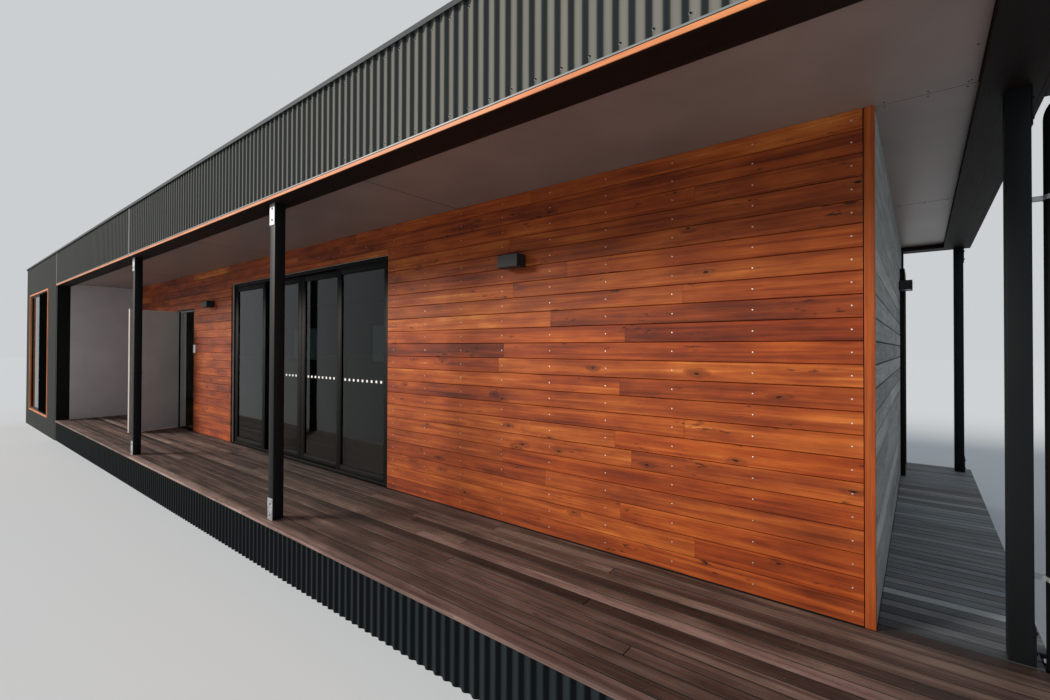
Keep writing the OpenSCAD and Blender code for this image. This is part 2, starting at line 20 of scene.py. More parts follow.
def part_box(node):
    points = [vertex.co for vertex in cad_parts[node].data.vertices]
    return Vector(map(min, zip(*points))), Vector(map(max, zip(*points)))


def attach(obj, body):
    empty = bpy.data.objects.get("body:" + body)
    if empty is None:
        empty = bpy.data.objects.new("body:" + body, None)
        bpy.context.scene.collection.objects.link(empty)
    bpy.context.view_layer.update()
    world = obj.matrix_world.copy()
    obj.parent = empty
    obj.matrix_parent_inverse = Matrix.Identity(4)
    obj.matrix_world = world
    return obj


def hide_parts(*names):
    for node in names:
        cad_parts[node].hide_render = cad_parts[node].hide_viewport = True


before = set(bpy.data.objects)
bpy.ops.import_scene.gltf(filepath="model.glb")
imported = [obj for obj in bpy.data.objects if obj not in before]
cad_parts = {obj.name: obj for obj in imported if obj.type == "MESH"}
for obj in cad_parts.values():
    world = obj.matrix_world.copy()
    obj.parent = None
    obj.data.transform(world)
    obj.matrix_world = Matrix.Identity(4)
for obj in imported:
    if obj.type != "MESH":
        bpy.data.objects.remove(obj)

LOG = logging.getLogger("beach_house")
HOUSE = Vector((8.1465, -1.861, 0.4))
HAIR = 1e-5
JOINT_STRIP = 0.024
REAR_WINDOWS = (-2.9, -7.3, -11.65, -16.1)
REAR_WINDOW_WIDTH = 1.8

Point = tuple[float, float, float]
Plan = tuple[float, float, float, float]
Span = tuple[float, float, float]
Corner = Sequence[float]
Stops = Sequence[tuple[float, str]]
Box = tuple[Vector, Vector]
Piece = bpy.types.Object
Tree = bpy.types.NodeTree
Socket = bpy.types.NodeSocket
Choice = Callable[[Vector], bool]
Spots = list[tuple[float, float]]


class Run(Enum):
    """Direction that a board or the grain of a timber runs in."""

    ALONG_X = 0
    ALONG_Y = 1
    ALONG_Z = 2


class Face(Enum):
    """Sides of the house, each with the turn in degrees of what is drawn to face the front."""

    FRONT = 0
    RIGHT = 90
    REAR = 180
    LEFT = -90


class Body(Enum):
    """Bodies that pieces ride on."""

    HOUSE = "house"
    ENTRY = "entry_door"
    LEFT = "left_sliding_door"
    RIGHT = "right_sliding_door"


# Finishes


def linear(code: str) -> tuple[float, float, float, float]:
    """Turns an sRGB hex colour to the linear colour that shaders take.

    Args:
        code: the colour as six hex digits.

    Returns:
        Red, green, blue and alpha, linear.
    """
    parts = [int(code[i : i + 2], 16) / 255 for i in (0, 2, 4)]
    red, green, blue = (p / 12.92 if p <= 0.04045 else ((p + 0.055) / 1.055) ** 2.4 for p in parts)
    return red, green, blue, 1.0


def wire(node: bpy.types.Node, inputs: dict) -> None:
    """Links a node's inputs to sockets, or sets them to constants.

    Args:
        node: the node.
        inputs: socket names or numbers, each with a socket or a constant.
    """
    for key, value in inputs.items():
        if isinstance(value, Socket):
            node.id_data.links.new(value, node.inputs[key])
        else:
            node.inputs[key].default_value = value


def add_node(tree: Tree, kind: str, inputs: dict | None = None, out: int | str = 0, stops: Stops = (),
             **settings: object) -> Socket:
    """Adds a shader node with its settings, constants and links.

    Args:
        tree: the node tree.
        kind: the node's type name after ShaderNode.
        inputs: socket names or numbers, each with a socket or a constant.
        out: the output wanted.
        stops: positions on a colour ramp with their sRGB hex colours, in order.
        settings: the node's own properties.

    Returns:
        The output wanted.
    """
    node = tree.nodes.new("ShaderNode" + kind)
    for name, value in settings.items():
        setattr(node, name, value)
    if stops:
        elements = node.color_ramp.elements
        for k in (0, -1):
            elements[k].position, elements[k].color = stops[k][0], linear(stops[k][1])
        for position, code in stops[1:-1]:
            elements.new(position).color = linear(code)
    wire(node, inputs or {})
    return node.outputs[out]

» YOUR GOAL
In the listing above, find the line with "before = set(bpy.data.objects)" and the line with "obj.matrix_world = Matrix.Identity(4)", then print exactly those lines and every line between them.

» THE RESPONSE
before = set(bpy.data.objects)
bpy.ops.import_scene.gltf(filepath="model.glb")
imported = [obj for obj in bpy.data.objects if obj not in before]
cad_parts = {obj.name: obj for obj in imported if obj.type == "MESH"}
for obj in cad_parts.values():
    world = obj.matrix_world.copy()
    obj.parent = None
    obj.data.transform(world)
    obj.matrix_world = Matrix.Identity(4)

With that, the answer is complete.